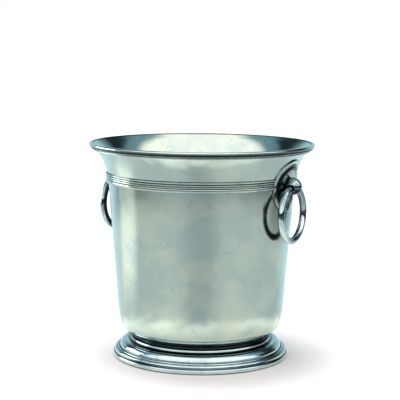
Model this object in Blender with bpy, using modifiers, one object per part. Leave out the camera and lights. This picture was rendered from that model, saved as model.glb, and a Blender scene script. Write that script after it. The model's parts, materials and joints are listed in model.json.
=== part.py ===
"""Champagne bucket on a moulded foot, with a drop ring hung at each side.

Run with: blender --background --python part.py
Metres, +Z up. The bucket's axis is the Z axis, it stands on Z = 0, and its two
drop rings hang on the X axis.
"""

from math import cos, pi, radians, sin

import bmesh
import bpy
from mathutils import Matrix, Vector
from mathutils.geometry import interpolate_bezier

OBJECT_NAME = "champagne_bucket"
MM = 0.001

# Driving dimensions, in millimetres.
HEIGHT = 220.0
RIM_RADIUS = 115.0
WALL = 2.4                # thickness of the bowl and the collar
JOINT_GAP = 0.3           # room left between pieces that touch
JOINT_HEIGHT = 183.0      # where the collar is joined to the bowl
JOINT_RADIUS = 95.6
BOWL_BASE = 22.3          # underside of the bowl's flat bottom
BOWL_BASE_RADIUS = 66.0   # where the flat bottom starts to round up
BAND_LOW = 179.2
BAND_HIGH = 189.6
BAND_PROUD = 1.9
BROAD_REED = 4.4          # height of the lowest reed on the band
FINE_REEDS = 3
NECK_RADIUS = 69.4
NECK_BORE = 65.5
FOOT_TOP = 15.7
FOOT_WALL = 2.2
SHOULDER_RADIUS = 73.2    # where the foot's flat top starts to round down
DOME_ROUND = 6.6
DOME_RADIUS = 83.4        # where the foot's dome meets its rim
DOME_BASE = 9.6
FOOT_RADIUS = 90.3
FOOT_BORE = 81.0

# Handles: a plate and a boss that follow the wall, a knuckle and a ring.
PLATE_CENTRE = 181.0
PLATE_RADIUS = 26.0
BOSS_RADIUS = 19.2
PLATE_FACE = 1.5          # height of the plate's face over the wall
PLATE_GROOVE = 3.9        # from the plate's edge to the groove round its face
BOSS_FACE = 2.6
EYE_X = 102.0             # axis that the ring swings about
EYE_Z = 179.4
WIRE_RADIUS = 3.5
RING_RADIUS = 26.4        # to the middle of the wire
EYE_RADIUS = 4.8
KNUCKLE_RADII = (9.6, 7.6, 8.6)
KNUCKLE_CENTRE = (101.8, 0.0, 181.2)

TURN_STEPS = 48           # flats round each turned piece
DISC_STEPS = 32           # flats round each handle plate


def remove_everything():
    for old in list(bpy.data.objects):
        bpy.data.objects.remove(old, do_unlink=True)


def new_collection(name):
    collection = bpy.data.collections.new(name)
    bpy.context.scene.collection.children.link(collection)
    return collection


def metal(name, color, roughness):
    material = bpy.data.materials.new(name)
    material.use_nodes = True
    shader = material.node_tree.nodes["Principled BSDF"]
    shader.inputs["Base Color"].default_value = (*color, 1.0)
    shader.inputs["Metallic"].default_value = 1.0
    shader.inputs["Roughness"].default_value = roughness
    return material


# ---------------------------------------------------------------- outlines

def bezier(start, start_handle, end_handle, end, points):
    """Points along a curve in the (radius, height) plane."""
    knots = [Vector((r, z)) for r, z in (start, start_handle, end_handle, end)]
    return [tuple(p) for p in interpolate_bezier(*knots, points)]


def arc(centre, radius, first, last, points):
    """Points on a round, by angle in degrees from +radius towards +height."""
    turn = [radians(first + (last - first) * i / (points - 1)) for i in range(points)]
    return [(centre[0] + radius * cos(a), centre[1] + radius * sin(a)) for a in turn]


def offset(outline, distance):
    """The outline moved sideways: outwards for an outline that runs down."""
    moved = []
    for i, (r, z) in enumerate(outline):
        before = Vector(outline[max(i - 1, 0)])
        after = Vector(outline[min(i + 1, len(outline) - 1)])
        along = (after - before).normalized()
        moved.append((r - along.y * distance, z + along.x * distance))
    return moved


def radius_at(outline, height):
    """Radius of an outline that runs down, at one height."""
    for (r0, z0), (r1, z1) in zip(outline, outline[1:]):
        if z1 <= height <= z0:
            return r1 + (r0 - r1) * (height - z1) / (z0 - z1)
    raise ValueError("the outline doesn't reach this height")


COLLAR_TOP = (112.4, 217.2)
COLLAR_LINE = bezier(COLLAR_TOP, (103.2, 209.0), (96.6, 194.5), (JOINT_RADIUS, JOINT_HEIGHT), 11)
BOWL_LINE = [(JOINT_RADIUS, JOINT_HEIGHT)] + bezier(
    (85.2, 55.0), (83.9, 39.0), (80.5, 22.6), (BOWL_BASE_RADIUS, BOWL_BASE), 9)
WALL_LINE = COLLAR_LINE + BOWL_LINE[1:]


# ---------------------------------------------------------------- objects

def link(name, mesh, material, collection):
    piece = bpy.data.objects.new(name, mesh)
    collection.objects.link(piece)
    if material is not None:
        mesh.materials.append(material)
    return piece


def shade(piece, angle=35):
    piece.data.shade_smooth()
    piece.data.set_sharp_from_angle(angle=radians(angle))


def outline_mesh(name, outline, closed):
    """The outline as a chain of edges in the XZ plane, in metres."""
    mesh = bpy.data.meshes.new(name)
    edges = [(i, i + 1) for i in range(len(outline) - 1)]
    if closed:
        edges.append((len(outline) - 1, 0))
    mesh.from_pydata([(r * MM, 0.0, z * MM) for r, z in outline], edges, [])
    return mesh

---

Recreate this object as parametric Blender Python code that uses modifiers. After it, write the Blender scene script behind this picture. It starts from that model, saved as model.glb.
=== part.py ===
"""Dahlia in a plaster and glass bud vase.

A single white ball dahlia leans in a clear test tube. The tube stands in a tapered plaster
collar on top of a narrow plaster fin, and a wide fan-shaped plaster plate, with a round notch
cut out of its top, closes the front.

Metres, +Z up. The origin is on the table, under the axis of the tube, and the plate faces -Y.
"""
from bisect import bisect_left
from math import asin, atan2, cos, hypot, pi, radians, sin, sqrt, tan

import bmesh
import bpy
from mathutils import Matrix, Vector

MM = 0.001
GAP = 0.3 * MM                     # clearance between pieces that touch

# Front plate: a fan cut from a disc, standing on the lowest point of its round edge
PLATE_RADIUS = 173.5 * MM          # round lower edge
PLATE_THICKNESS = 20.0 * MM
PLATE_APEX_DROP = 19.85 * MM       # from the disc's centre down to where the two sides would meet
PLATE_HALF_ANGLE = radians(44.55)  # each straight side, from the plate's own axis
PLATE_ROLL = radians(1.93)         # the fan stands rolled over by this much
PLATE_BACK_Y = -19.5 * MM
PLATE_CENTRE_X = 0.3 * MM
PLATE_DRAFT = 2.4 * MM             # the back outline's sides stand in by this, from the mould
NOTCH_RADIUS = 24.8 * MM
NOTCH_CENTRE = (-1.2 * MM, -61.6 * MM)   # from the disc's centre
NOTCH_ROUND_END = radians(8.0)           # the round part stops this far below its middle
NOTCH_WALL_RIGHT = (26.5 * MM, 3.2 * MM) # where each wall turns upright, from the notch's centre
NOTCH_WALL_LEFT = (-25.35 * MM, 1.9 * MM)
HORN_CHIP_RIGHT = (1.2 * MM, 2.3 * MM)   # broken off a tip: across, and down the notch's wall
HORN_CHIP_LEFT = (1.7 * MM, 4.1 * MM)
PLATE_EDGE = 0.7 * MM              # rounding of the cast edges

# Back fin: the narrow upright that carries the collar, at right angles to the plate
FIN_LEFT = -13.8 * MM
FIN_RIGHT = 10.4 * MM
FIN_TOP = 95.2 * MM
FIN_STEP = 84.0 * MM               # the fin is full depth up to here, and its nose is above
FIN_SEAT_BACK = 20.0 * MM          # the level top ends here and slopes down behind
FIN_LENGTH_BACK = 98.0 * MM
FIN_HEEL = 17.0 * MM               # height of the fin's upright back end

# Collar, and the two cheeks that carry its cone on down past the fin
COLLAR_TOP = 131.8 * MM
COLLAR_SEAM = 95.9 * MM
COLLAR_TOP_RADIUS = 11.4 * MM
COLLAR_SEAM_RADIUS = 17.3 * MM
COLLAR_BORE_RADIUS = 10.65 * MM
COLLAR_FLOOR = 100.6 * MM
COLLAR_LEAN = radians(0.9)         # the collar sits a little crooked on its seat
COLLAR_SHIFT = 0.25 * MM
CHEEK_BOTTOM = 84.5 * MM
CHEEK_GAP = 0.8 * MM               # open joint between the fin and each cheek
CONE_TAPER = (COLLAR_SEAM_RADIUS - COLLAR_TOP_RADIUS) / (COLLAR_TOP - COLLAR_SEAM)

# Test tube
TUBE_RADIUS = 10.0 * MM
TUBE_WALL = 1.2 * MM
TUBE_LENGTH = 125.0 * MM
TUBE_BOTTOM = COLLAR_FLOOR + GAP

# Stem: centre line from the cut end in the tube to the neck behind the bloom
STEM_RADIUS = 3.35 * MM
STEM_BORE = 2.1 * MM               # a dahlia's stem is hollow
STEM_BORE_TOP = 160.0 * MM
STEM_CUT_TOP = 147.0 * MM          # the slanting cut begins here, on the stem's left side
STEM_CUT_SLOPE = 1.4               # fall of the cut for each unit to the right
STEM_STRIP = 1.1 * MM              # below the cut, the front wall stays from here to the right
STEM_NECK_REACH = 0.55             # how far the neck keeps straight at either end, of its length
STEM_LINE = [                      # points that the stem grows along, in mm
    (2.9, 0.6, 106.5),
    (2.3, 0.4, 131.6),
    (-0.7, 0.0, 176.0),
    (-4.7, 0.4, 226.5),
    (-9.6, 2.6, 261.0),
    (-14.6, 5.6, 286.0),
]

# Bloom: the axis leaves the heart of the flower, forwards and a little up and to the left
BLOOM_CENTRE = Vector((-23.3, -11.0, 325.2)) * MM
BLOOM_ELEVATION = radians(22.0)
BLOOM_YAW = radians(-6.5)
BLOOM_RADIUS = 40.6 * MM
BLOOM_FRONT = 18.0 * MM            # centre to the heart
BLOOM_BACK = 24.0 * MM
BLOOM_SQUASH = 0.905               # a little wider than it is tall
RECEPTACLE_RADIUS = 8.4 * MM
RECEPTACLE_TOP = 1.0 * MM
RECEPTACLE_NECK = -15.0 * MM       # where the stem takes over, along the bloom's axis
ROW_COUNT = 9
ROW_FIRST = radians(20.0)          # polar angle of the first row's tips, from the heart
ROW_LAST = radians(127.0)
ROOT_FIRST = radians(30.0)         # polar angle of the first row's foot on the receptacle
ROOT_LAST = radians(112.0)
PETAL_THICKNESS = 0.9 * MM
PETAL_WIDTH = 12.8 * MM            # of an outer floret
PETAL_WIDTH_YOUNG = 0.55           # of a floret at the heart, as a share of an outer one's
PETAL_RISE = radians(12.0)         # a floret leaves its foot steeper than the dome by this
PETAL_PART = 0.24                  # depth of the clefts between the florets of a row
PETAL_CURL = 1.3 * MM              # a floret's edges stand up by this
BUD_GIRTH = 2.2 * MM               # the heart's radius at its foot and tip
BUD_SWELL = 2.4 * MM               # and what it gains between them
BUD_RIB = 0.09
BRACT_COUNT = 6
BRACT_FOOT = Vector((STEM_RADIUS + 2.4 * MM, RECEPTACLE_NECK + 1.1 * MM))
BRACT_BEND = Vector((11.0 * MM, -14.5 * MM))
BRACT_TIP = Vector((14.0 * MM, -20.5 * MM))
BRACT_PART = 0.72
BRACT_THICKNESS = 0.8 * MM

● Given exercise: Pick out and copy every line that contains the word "materials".

● Response to this task:
Model this object in Blender with bpy, using modifiers, one object per part. Leave out the camera and lights. This picture was rendered from that model, saved as model.glb, and a Blender scene script. Write that script after it. The model's parts, materials and joints are listed in model.json.
    material = bpy.data.materials.new(name)
        mesh.materials.append(material)